:: The data ::
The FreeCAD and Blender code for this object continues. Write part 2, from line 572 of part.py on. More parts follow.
:::
:: The data ::
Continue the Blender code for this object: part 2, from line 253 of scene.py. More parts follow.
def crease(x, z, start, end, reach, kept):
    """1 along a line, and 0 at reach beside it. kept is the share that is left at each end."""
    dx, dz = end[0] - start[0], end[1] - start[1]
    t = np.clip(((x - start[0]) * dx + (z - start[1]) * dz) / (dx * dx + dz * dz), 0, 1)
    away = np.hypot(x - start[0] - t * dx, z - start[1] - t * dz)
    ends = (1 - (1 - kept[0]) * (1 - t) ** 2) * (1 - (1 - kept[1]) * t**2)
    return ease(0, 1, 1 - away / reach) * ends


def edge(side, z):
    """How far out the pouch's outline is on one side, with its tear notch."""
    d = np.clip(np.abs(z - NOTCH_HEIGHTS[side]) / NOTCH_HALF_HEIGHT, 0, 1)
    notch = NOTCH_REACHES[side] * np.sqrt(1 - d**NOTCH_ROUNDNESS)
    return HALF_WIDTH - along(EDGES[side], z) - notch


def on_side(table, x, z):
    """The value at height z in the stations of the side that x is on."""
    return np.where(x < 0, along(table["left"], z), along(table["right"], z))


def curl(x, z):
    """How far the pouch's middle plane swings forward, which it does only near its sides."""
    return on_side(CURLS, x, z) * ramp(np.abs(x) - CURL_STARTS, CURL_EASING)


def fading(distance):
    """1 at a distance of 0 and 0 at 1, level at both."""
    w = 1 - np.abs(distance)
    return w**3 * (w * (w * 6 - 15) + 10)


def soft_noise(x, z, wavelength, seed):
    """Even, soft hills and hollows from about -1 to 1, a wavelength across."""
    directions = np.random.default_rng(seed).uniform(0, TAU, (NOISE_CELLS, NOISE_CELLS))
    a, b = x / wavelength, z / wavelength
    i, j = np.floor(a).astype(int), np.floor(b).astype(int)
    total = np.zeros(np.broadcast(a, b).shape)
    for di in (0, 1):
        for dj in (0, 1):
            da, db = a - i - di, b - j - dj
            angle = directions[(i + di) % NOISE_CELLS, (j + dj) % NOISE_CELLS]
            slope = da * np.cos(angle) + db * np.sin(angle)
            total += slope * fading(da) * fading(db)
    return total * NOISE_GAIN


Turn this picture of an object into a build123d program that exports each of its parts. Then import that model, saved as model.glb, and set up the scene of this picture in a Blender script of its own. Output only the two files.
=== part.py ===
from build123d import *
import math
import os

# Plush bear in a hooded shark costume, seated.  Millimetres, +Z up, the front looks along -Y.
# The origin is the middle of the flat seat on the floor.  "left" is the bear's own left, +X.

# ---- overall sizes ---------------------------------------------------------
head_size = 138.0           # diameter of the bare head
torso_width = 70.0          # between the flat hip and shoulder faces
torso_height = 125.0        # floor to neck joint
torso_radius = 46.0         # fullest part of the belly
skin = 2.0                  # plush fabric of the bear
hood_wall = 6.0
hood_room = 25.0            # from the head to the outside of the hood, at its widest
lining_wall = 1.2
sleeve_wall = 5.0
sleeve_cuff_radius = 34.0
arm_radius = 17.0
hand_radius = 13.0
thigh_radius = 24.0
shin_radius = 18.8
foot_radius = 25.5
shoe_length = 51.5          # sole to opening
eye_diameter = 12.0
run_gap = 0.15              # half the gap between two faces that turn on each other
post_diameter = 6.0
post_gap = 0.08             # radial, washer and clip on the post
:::
→ **Instructions to follow**: Above are the records. Print exactly, and only, the lines from the line with "Turn this picture" to the line with "# The origin", both inclusive.

→ **Correct result**:
Turn this picture of an object into a build123d program that exports each of its parts. Then import that model, saved as model.glb, and set up the scene of this picture in a Blender script of its own. Output only the two files.
=== part.py ===
from build123d import *
import math
import os

# Plush bear in a hooded shark costume, seated.  Millimetres, +Z up, the front looks along -Y.
# The origin is the middle of the flat seat on the floor.  "left" is the bear's own left, +X.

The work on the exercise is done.